Invest in Quality Tools
Use a proper bar spoon for stirring, a quality jigger for measuring, and reliable shakers. Quality tools aren’t just about speed—they’re about consistency and technique. A good weighted bar spoon feels better, a quality jigger pours true, and a reliable shaker won’t leak during service. These investments pay dividends in drink quality.
Maintain Consistent Temperature
Keep your mixing glass, shaker, and service glasses properly chilled. A cold glass is essential for proper drink temperature. Chill glasses in the freezer, use a separate mixing glass for preparation, and keep your shaker in an ice bucket between drinks. Temperature consistency ensures every drink tastes right.
Troubleshooting Common Problems
- Drinks taste too strong: You’re under-diluting. Shake or stir longer to get more ice melt into the drink. Use more ice and ensure your technique is creating proper cold exposure.

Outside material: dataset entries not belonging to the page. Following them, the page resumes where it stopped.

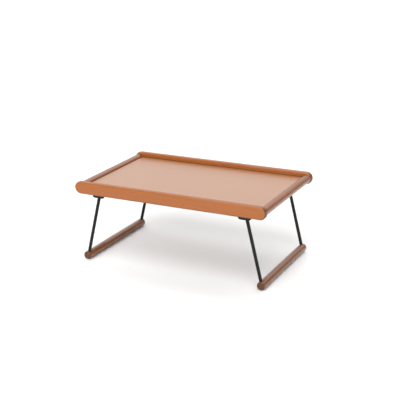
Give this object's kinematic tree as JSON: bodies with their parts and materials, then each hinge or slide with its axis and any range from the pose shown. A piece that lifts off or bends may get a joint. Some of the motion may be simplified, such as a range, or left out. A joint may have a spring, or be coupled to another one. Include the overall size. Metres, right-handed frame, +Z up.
{
  "type": "folding tray table",
  "caption": "Low wooden tray table: framed rectangular tray on folding leg frames of black steel rods with round wooden foot bars.",
  "frame": {"origin": "on the floor under the middle of the tray, with the legs unfolded", "axes": "+X along the tray to its right end, +Y to the rear, +Z up"},
  "size_m": [0.5998, 0.376, 0.2475],
  "materials": {
    "panel_wood": "satin lacquer",
    "bar_wood": "satin lacquer over reddish-brown stain",
    "black_steel": "satin black coat",
    "zinc_steel": "zinc plated",
    "nylon": "moulded nylon"
  },
  "bodies": {
    "tray": {"tray_panel": "panel_wood", "front_rail": "bar_wood", "rear_rail": "bar_wood", "left_side_bar": "bar_wood", "right_side_bar": "bar_wood", "front_left_pivot_plate": "black_steel", "front_left_plate_screws": "zinc_steel", "front_left_pivot_bolt": "black_steel", "front_left_friction_washer": "nylon", "front_left_spring_washer": "zinc_steel", "front_left_lock_nut": "zinc_steel", "front_right_pivot_plate": "black_steel", "front_right_plate_screws": "zinc_steel", "front_right_pivot_bolt": "black_steel", "front_right_friction_washer": "nylon", "front_right_spring_washer": "zinc_steel", "front_right_lock_nut": "zinc_steel", "rear_left_pivot_plate": "black_steel", "rear_left_plate_screws": "zinc_steel", "rear_left_pivot_bolt": "black_steel", "rear_left_friction_washer": "nylon", "rear_left_spring_washer": "zinc_steel", "rear_left_lock_nut": "zinc_steel", "rear_right_pivot_plate": "black_steel", "rear_right_plate_screws": "zinc_steel", "rear_right_pivot_bolt": "black_steel", "rear_right_friction_washer": "nylon", "rear_right_spring_washer": "zinc_steel", "rear_right_lock_nut": "zinc_steel"},
    "left_leg": {"left_foot_bar": "bar_wood", "front_left_leg_rod": "black_steel", "front_left_foot_screw": "zinc_steel", "rear_left_leg_rod": "black_steel", "rear_left_foot_screw": "zinc_steel"},
    "right_leg": {"right_foot_bar": "bar_wood", "front_right_leg_rod": "black_steel", "front_right_foot_screw": "zinc_steel", "rear_right_leg_rod": "black_steel", "rear_right_foot_screw": "zinc_steel"}
  },
  "joints": [
    {"name": "left_leg_fold", "type": "hinge", "parent": "tray", "child": "left_leg", "pos_m": [-0.231, 0, 0.212], "axis": [0, -1, 0], "range_deg": [0, 103.77]},
    {"name": "right_leg_fold", "type": "hinge", "parent": "tray", "child": "right_leg", "pos_m": [0.231, 0, 0.212], "axis": [0, 1, 0], "range_deg": [0, 103.77]}
  ]
}
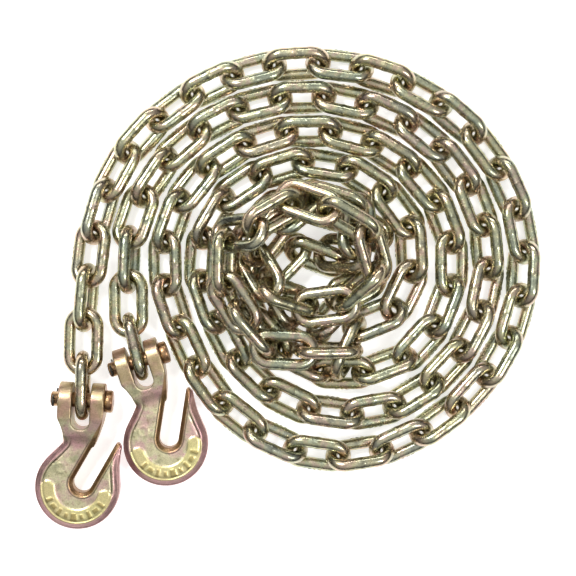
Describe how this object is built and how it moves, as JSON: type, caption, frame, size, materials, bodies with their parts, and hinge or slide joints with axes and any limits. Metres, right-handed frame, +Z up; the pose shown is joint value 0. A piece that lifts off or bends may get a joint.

- Drinks taste watery: You’re over-diluting. Reduce your shaking time slightly, use less ice, or ensure ingredients are pre-chilled to reduce necessary dilution time.
- Inconsistent pours: Practice your pour count daily and consider using a jigger more often until muscle memory develops. Be aware of bottle angle and pour speed.
- Shaker leaks during service: Ensure your shaker is assembled correctly with the strainer properly seated. Wipe the connection point dry before sealing. If leaking persists, replace your shaker.
- Customers complain about too much ice: Use larger ice cubes or fewer ice cubes per drink. Explain that proper ice is essential for temperature, not just volume.
- Citrus juice tastes oxidized: Juice citrus fresh daily. Fresh juice dramatically improves drink quality. If you must pre-juice, store it properly and use within 24 hours.
- Drinks separate or look unappetizing: Ensure proper technique when building drinks. Stir or shake adequately, pour in the correct order, and use proper glassware for each drink type.